Agreed, and add that all of these features first shake the steering wheel or sound a buzzer or put a message on a screen in the middle of the instrument panel or a combination of them. To see details you can typically download the owners manual for cars before buying them, also read the included warnings. It should be noted that car manuals are now over 500 pages in length. I found this piece in the verge that quotes the Tesla's owners manual http://www.theverge.com/2016/6/30/12...gs-fatal-crash
and to quote the sections: "
Warning: Do not depend on Traffic-Aware Cruise Control to adequately and appropriately slow down Model S. Always watch the road in front of you and stay prepared to brake at all times. Traffic-Aware Cruise Control does not eliminate the need to apply the brakes as needed, even at slow speeds.
Warning: Traffic-Aware Cruise Control can not detect all objects and may not detect a stationary vehicle or other object in the lane of travel. There may be situations in which Traffic-Aware Cruise Control does not detect a vehicle, bicycle, or pedestrian. Depending on Traffic-Aware Cruise Control to avoid a collision can result in serious injury or death.
Warning: Traffic-Aware Cruise Control may react to vehicles or objects that either do not exist or are not in the lane of travel, causing Model S to slow down unnecessarily or inappropriately.
Warning: Traffic-Aware Cruise Control may misjudge the distance from a vehicle ahead. Always watch the road in front of you. It is the driver's responsibility to maintain a safe distance from a vehicle ahead of you.
Warning: When you enable Traffic-Aware Cruise Control in a situation where you are closely following the vehicle in front of you, Model S may apply the brakes to maintain the selected distance.
Warning: Traffic-Aware Cruise Control has limited deceleration ability and may be unable to apply enough braking to avoid a collision if a vehicle in front slows suddenly, or if a vehicle enters your driving lane in front of you. Never depend on Traffic-Aware Cruise Control to slow down the vehicle enough to prevent a collision. Always keep your eyes on the road when driving and be prepared to take corrective action as needed. Depending on Traffic-Aware Cruise Control to slow the vehicle down enough to prevent a collision can result in serious injury or death.
Warning: Driving downhill can increase driving speed, causing Model S to exceed your set speed. Hills can also make it more difficult for Model S to slow down enough to maintain the chosen following distance from the vehicle ahead.
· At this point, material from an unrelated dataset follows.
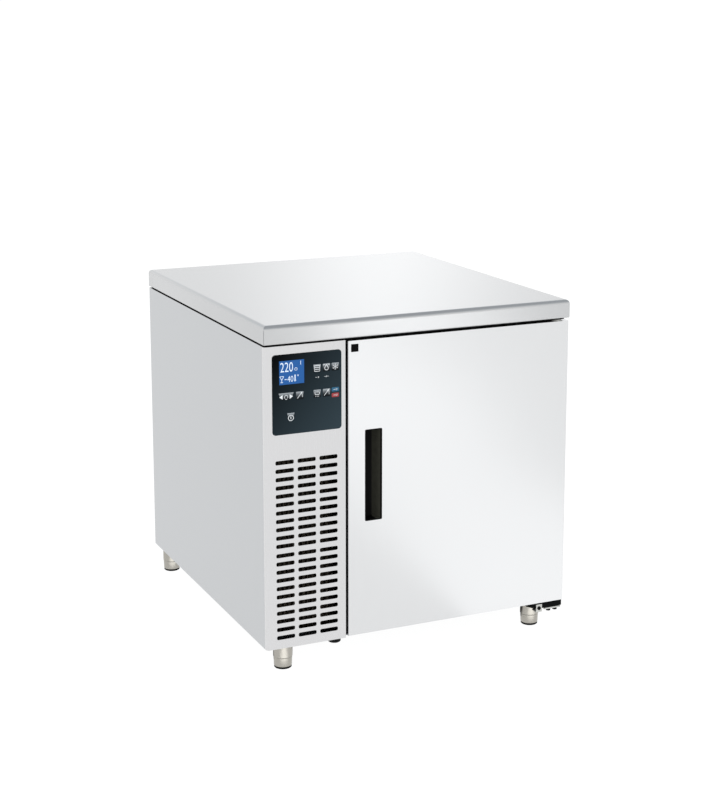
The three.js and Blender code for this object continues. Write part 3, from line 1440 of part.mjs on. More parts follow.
const foamInset = DOOR_SHEET + SEAT;
place(
  door,
  "door_foam",
  prism(doorPlan(foamInset, panBack - SEAT), "z", DOOR_FOOT + foamInset, DOOR_TOP - foamInset)
    .subtract(cupForm(SEAT, FRONT_Y, FRONT_Y + CUP_DEPTH + CUP_WALL + SEAT))
    .subtract(bushHoles),
  foam,
);

// Inner pan: a thin sheet pressed out into a shallow dish inside the gasket
const panEdge = 5;
const linerFront = DOOR_BACK;
const linerBack = DOOR_BACK + LINER;
place(
  door,
  "door_liner",
  rectangleSkin(
    insetRings(
      [
        [DISH_INSET + 10 + LINER, linerFront + DISH_HEIGHT],
        [DISH_INSET + LINER, linerFront],
        [panEdge, linerFront],
        [panEdge, linerBack],
        [DISH_INSET, linerBack],
        [DISH_INSET + 10, linerBack + DISH_HEIGHT],
      ],
      DOOR_LEFT, DOOR_RIGHT, DOOR_FOOT, DOOR_TOP,
    ),
    false,
  ),
  brushedSteel,
);

// Magnetic gasket: base strip, bellows neck and magnet strip, mitred at the corners
const gasketBack = FRAME_Y - SEAL_CLEARANCE;
const gasketReach = gasketBack - linerBack;
place(
  door,
  "door_gasket",
  rectangleSkin(
    insetRings(
      [
        [0, 0],
        [0, 0.25],
        [0.22, 0.4],
        [0, 0.65],
        [0, 1],
        [1, 1],
        [1, 0.65],
        [0.78, 0.4],
        [1, 0.25],
        [1, 0],
      ].map(([across, out]) => [
        GASKET_INSET + across * GASKET_WIDTH,
        linerBack + out * gasketReach,
      ]),
      DOOR_LEFT, DOOR_RIGHT, DOOR_FOOT, DOOR_TOP,
    ),
    true,
  ),
  greySeal,
);

// Handle cup: a moulded finger pocket with a thin rim on the door's face
place(
  door,
  "door_handle_cup",
  cupForm(0, FRONT_Y - CUP_RIM, FRONT_Y + CUP_DEPTH + CUP_WALL)
    .add(cupForm(1.6, FRONT_Y - CUP_RIM, FRONT_Y, 4))
    .subtract(
      rectangleSkin(
        [
          { x0: cupLeft + CUP_WALL, x1: cupRight - CUP_WALL, z0: cupFoot + CUP_WALL,
            z1: cupTop - CUP_WALL, y: FRONT_Y - CUP_RIM - 1 },
          { x0: cupLeft + CUP_WALL, x1: cupRight - CUP_WALL - 1, z0: cupFoot + CUP_WALL + 4,
            z1: cupTop - CUP_WALL - 4, y: FRONT_Y + CUP_DEPTH },
        ],
        false,
      ),
    ),
  blackPlastic,
);

/** A flanged hinge bush with its bore open towards the flange, which faces up or down. */
function hingeBush(flange) {
  return turned([
    [PIN_RADIUS + SEAT, flange],
    [BUSH_FLANGE, flange],
    [BUSH_FLANGE, 0],
    [BUSH_RADIUS, 0],
    [BUSH_RADIUS, -PIN_DEPTH - 3],
    [0, -PIN_DEPTH - 3],
    [0, -PIN_DEPTH - 1],
    [PIN_RADIUS + SEAT, -PIN_DEPTH - 1],
    [PIN_RADIUS + SEAT, flange],
  ], 14);
}

place(door, "upper_hinge_bush", hingeBush(DOOR_TOP_GAP - SEAT), whitePlastic,
  [HINGE_X, HINGE_Y, DOOR_TOP]);
place(
  door,
  "lower_hinge_bush",
  hingeBush(DOOR_FOOT - PAN_TOP - SEAT).rotate([180, 0, 0]),
  whitePlastic,
  [HINGE_X, HINGE_Y, DOOR_FOOT],
);

// ------------------------------------------------------------------ hinge arms on the cabinet

// Upper arm: a flat plate screwed on the top panel, round at the pivot, with its pin
const upperArmPlan = new THREE.Shape();
upperArmPlan.moveTo(HINGE_X - ARM_HALF, HINGE_Y);
upperArmPlan.absarc(HINGE_X, HINGE_Y, ARM_HALF, Math.PI, Math.PI * 2);
upperArmPlan.lineTo(HINGE_X + ARM_HALF, FRAME_Y + HINGE_TAIL);
upperArmPlan.lineTo(HINGE_X - ARM_WING, FRAME_Y + HINGE_TAIL);
upperArmPlan.lineTo(HINGE_X - ARM_WING, FRAME_Y + HINGE_TAIL / 8);
upperArmPlan.lineTo(HINGE_X - ARM_HALF, FRAME_Y - HINGE_TAIL / 4);
place(
  cabinet,
  "upper_hinge_arm",
  prism(upperArmPlan, "z", PANEL_TOP, PANEL_TOP + UPPER_ARM_THICK, 5).add(
    bar(HINGE_X, HINGE_Y, PIN_RADIUS, "z", DOOR_TOP - PIN_DEPTH, PANEL_TOP + 1, 12),
  ),
  blackPaint,
);

// Lower arm: a black bar under the base pan that runs out thin to the left, with its pin
const armRight = SIDE_X;
const armLeft = armRight - LOWER_ARM_LENGTH;
const armFoot = BASE_Z - LOWER_ARM_THICK;
const armFront = HINGE_Y - ARM_HALF;
place(
  cabinet,
  "lower_hinge_arm",
  prism(
    polygon([
      [armLeft, BASE_Z],
      [armLeft, BASE_Z - LOWER_ARM_TIP],
      [armLeft + LOWER_ARM_TAPER, armFoot],
      [armRight, armFoot],
      [armRight, BASE_Z],
    ]),
    "y", armFront, armFront + LOWER_ARM_DEPTH,
  ).add(
    bar(HINGE_X, HINGE_Y, PIN_RADIUS, "z", BASE_Z - 1, DOOR_FOOT + PIN_DEPTH, 12),
  ),
  blackPaint,
);

// Zinc plate under the lower arm, held by two hexagon bolts with washers
const plateTop = armFoot - WASHER_THICK;
const boltY = armFront + LOWER_ARM_DEPTH / 2;
let hingePlate = box(armRight - PLATE_LENGTH, armRight, armFront + 2,
  armFront + LOWER_ARM_DEPTH - 2, plateTop - PLATE_THICK, plateTop);
for (const x of [armRight - BOLT_EDGE, armRight - BOLT_EDGE - BOLT_SPACING]) {
  hingePlate = hingePlate
    .add(bar(x, boltY, BOLT_HEAD, "z", plateTop - PLATE_THICK - BOLT_HEIGHT,
      plateTop - PLATE_THICK, 6))
    .add(bar(x, boltY, BOLT_HEAD + 1, "z", plateTop, armFoot, 12));
}
place(cabinet, "lower_hinge_plate", hingePlate, zinc);

// Door stop: a small bright bracket on the front of the lower arm
const stopLeft = armLeft + LOWER_ARM_TAPER;
const stopFoot = armFoot - STOP_DROP;
place(
  cabinet,
  "door_stop",
  joined(
    box(stopLeft, stopLeft + STOP_WIDTH, armFront - STOP_THICK, armFront, stopFoot, BASE_Z - 2),
    box(stopLeft, stopLeft + STOP_WIDTH, armFront - STOP_THICK, armFront + STOP_WIDTH,
      stopFoot, stopFoot + STOP_THICK),
  ),
  zinc,
);

// ------------------------------------------------------------------ legs

const frontLegX = SIDE_X - FRONT_LEG_SIDE;
const frontLegY = FRONT_Y + FRONT_LEG_SETBACK;
const rearLegX = SIDE_X - REAR_LEG_SIDE;
const rearLegY = BACK_Y - REAR_LEG_SETBACK;
const legPlaces = {
  front_left: [-frontLegX, frontLegY],
  front_right: [frontLegX, frontLegY],
  rear_left: [-rearLegX, rearLegY],
  rear_right: [rearLegX, rearLegY],
};
const sleeve = turned([
  [STEM_RADIUS + SEAT, INSERT_SHOWING],
  [SLEEVE_RADIUS, INSERT_SHOWING],
  [SLEEVE_RADIUS, BASE_Z],
  [0, BASE_Z],
  [0, BASE_Z - SLEEVE_END],
  [STEM_RADIUS + SEAT, BASE_Z - SLEEVE_END],
  [STEM_RADIUS + SEAT, INSERT_SHOWING],
], 14);
const insert = turned([
  [0, 0],
  [INSERT_RADIUS - 4, 0],
  [INSERT_RADIUS - 1, 3],
  [INSERT_RADIUS, 8],
  [INSERT_RADIUS, INSERT_SHOWING - SEAT],
  [STEM_RADIUS, INSERT_SHOWING - SEAT],
  [STEM_RADIUS, INSERT_SHOWING + STEM_LENGTH],
  [0, INSERT_SHOWING + STEM_LENGTH],
], 14);
for (const [corner, [x, y]] of Object.entries(legPlaces)) {
  const at = [x, y, 0];
  place(legs, `foot_sleeve_${corner}`, sleeve, plainSteel, at);
  place(legs, `foot_insert_${corner}`, insert, plainSteel, at);
}

export default blastChiller;
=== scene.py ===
"""Looks of a blast chiller: folded stainless sheet round an insulated chamber.

It has one door, a slotted service panel beside it and a machine compartment behind that panel.
"""

import math

import bmesh
import bpy
import numpy as np
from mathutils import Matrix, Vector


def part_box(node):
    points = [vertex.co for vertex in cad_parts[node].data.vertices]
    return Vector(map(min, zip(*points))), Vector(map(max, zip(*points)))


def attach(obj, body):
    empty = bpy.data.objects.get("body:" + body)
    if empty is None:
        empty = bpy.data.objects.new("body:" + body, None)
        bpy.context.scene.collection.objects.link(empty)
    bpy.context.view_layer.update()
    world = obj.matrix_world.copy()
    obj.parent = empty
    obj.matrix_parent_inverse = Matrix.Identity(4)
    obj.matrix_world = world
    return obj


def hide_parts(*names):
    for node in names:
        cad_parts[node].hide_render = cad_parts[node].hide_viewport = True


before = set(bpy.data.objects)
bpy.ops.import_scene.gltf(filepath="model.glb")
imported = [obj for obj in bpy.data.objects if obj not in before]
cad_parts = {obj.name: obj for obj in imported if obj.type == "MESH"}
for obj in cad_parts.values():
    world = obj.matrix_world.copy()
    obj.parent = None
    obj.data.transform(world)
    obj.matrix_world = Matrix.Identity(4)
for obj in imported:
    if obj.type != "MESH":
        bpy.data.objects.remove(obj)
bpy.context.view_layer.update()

# --- Studio -------------------------------------------------------------------------------
# A camera a little above the worktop and to the left, in a white cove: a floor that glows as
# lit paper does, walls of the same white, a brighter panel behind and a dimmer ceiling.

FRAME_HEIGHT = 800  # pixels, the longer side of the picture
FOCAL_PIXELS = 1672.9
EYE = (-1.7449, -3.9062, 1.6022)
EYE_TILT = 79.335  # degrees up from straight down
EYE_TURN = -24.522  # degrees from straight back, to the right
EYE_SHIFT = -0.12


def in_scene(name, data):
    """Puts a mesh, curve, lamp or camera into the scene as an object at the origin."""
    made = bpy.data.objects.new(name, data)
    bpy.context.scene.collection.objects.link(made)
    return made


eye = bpy.data.cameras.new("eye")
eye.sensor_fit = "AUTO"
eye.sensor_width = 36.0
eye.lens = FOCAL_PIXELS * eye.sensor_width / FRAME_HEIGHT
eye.shift_y = EYE_SHIFT
eye.clip_end = 200.0
camera = in_scene("camera", eye)
camera.location = EYE
camera.rotation_euler = (math.radians(EYE_TILT), 0.0, math.radians(EYE_TURN))
bpy.context.scene.camera = camera
bpy.context.scene.view_settings.view_transform = "Standard"


def linear(colour):
    """An sRGB hex colour as linear light: a straight foot up to 0.04, a power of 2.4 above it."""
    shown = np.array([int(colour[i:i + 2], 16) for i in (1, 3, 5)]) / 255
    light = np.where(shown <= 0.04045, shown / 12.92, ((shown + 0.055) / 1.055) ** 2.4)
    return (*light.tolist(), 1.0)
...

Warning: Traffic-Aware Cruise Control may occasionally brake Model S when not required based on the distance from a vehicle ahead. This can be caused by vehicles in adjacent lanes (especially on curves), or by stationary objects."
and a second section:
"
Traffic-Aware Cruise Control is particularly unlikely to operate as intended in the following types of situations:
  • The road has sharp curves.
  • Visibility is poor (due to heavy rain, snow, fog, etc.).
  • Bright light (oncoming headlights or direct sunlight) is interfering with the camera's view.
  • The radar sensor in the center of the front grill is obstructed (dirty, covered, etc.).
  • The windshield area in the camera's field of view is obstructed (fogged over, dirty, covered by a sticker, etc.).
Caution: If your Model S is equipped with Traffic-Aware Cruise Control, you must take your vehicle to Tesla Service if a windshield replacement is needed. Failure to do so can cause Traffic-Aware Cruise Control to malfunction.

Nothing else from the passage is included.